In this telling, it becomes a postcolonial allegory. Crowhurst was born and grew up in India but moved with his parents to England in the wake of independence. His father, whose retirement savings were invested in a factory that burned down after partition, died when he was just 15. He left school early, was asked to leave the army and reinvented himself as a navigation equipment salesman. The Golden Globe Race gave him a chance not just to earn a hefty cash prize, but a shot at a glory that would otherwise be out of reach.
By the late 1960s, Britain’s shipyards were in decline, its maritime achievements in the past. At the same time, the Cold War had triggered a space race, a search for fresh frontiers and pathways. Decolonisation produced its own winds of change. New technologies and cheaper forms of travel led to a heightened planetary consciousness.
Crowhurst heard the call of the sea, but in many ways he was an English amateur—an Eddie the Eagle-style enthusiast—as much as he was a new Elizabethan. He sported a sweater and tie like a character out of a suburban sitcom. One interviewee describes him as “a weekend sailor”. The Teignmouth Electron, his trimaran, looked state of the art, but was far from ideal for such an epic voyage.
Crowhurst struggled on the ocean and entered false information in his logbook to give the impression he had completed the circumnavigation. He was lonely, afraid of failure, experiencing mental breakdown. Deep Water features footage of him on the boat, extracts from his journal that document his unravelling, desperately sad interviews with his widow and children. The race, anything but golden, had turned into a slow burial. The Teignmouth Electron itself ended up on a Caribbean island, beached and rotting away.

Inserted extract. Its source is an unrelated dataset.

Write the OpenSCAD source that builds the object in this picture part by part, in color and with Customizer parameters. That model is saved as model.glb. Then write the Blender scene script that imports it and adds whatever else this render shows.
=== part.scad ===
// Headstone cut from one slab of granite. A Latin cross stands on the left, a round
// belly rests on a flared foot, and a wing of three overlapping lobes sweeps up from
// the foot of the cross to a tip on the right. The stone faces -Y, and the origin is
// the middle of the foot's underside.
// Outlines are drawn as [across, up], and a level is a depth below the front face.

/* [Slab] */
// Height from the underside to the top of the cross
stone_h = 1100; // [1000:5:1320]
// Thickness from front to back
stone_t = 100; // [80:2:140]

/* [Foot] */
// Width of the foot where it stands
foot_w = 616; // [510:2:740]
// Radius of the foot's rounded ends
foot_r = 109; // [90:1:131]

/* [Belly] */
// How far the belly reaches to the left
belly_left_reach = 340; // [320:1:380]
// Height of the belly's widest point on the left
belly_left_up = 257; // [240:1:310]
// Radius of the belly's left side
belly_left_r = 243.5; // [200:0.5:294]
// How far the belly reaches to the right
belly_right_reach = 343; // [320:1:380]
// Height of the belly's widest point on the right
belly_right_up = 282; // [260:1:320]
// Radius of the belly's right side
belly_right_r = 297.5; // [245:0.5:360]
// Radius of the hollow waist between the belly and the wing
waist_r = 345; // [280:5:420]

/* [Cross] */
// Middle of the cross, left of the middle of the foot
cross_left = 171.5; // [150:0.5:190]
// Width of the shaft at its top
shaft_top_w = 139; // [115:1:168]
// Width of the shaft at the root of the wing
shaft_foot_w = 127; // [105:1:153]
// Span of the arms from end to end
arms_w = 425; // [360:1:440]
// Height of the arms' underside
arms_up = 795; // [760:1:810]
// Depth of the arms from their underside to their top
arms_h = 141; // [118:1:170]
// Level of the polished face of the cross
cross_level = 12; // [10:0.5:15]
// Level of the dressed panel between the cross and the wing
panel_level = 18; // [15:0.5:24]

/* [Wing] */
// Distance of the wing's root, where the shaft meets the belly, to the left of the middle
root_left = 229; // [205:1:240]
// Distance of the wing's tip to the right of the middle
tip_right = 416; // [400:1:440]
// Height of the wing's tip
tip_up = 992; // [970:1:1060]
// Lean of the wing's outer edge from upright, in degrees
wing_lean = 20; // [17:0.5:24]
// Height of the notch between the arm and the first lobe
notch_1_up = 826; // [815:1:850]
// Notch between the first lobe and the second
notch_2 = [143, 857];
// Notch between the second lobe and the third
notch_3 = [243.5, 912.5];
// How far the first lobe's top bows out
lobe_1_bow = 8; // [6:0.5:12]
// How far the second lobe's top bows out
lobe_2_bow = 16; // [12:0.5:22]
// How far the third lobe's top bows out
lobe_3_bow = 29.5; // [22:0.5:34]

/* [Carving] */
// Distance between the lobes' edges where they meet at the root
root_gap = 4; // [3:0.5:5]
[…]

The merchant sailors in From Gulf to Gulf to Gulf (2013) by CAMP (the duo Shaina Anand and Ashok Sukumaran) mostly hail from the Kutch district in western India. These marine invisibles make a living by ferrying goods from the Persian Gulf to the Somali coast. In their dead time they watch films on their phones. They make little films, too—of their friends dancing or playing card games, of sea animals they spot, of a burning ship they pass by. They’re both cosmopoles and proletariats.
The ocean is a place of spectacle and of toil. Dangers exist: falling sick, falling overboard. Boredom is common. Weeks smudge into months into seasons. Ports are clocked—Sharjah, Dubai—but they seem like mirages, not quite as tangible as the social worlds on deck of which they’re members. Perhaps Hilaire Belloc got it right when he described how those on land look to those at sea: “If you remember their arrangements of wealth and poverty and their ambitious follies, they seem not tragic but comic to you.”

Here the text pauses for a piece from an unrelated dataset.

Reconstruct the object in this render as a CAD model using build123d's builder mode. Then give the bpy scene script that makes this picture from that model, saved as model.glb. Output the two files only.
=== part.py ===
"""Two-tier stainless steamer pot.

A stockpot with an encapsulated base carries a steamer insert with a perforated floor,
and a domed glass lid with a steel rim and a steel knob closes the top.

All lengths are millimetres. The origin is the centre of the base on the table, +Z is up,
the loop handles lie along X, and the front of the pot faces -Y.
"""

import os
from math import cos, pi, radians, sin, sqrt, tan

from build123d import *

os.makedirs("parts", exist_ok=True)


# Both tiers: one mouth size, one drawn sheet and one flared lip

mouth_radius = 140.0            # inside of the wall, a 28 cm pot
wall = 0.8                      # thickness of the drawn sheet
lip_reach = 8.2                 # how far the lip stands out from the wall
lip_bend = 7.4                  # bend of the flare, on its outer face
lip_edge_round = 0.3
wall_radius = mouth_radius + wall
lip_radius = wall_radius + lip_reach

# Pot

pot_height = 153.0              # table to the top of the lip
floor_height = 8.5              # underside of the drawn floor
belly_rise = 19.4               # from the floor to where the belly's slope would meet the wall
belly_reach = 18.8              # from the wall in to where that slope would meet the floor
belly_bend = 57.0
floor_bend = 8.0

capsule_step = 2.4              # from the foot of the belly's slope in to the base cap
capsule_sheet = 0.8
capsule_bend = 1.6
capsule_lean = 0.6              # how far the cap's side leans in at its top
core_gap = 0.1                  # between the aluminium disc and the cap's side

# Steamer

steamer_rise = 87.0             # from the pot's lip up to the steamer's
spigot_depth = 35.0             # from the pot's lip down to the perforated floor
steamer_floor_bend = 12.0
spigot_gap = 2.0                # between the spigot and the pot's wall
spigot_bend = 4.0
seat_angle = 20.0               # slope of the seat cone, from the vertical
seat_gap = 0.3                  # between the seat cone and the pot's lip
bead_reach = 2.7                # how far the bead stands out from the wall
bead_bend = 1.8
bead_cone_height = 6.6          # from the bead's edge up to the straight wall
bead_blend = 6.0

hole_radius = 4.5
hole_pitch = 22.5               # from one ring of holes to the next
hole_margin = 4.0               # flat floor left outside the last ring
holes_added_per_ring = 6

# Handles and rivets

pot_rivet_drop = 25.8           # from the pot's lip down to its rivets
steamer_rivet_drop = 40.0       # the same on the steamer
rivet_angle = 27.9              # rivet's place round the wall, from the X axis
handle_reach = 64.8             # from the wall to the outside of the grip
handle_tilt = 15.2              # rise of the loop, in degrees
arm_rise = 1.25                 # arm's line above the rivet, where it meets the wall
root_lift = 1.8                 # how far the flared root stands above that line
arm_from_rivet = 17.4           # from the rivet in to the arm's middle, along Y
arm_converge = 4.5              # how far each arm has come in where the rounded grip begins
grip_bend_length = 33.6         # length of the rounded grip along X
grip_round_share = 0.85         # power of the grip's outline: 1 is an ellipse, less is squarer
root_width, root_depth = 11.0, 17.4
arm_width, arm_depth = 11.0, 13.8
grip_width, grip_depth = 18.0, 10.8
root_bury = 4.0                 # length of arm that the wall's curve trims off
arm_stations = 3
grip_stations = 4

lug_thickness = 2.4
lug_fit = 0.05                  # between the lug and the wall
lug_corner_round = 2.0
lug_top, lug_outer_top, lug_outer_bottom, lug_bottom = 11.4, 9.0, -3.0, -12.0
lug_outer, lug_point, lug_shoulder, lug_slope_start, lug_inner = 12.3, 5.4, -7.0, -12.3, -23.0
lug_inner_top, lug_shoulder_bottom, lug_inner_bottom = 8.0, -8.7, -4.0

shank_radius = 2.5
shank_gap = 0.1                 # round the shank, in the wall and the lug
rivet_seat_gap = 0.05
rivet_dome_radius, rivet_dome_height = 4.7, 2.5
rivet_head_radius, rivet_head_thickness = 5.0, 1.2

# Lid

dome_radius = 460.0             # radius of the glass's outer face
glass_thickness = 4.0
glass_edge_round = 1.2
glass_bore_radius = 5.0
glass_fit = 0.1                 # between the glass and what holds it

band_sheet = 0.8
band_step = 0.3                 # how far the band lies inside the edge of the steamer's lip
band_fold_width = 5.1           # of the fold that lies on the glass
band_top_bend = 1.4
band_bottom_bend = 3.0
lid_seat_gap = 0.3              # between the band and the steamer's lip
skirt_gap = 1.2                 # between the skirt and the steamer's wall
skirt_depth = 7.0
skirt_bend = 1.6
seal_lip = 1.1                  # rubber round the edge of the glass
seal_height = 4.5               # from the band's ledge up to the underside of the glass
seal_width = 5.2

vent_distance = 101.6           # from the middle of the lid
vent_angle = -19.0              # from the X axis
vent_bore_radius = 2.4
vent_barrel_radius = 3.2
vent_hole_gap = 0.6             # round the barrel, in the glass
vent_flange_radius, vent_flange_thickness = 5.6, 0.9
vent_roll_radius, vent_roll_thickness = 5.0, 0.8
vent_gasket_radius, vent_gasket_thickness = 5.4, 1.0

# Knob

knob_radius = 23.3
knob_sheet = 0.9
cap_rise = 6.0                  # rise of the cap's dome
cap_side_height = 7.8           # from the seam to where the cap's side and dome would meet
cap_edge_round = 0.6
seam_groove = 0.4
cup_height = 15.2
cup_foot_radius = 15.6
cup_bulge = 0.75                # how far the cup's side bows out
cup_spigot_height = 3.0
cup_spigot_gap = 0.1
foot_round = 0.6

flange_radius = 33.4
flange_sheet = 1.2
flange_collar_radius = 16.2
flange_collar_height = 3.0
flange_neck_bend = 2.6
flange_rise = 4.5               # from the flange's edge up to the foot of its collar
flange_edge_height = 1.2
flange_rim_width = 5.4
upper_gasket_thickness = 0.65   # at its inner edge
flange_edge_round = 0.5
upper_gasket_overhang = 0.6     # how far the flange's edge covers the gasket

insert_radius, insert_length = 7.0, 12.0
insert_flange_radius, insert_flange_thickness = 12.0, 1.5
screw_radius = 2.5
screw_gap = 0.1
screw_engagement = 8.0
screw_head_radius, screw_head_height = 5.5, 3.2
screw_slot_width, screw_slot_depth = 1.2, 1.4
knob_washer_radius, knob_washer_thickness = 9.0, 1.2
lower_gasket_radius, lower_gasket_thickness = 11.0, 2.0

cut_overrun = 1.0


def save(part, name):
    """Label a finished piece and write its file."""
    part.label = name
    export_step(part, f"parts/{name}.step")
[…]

Anand and Sukumaran themselves are editors more than they are directors, stitching together the footage that the sailors themselves have shot. While it’s not an exposé or a plea for help, it does spotlight a wholly unexpected archive of the modern world. “It will haunt you!” claims a sailor about the film. A touch boastful? He’s right, though.
How best to get youngsters, especially those who’ve been weaned on screens and on video games, to be curious about sailing in the first place? Nearly a century after Arthur Ransome published the first in his 12-volume Swallows and Amazons series, the adventures of the Walker children while holidaying in the Lake District are still gladsome and glorious. The most recent film adaptation, from 2016, was directed by Philippa Lowthorpe and has a new twist: drawing on Ransome’s own past as an M16 spy, it features Andrew Scott as a secret agent.
While this John Buchan-esque element is fun, the real pleasure remains seeing the boys and girls on their dinghies, trying to steal each other’s boats, gung-ho with piratical glee. They catch and gut their own fish, enjoy being free of helicoptering parents, explore newfound islands in the moonlight. “Sail away,” enjoined Noël Coward. How enchantingly these children do.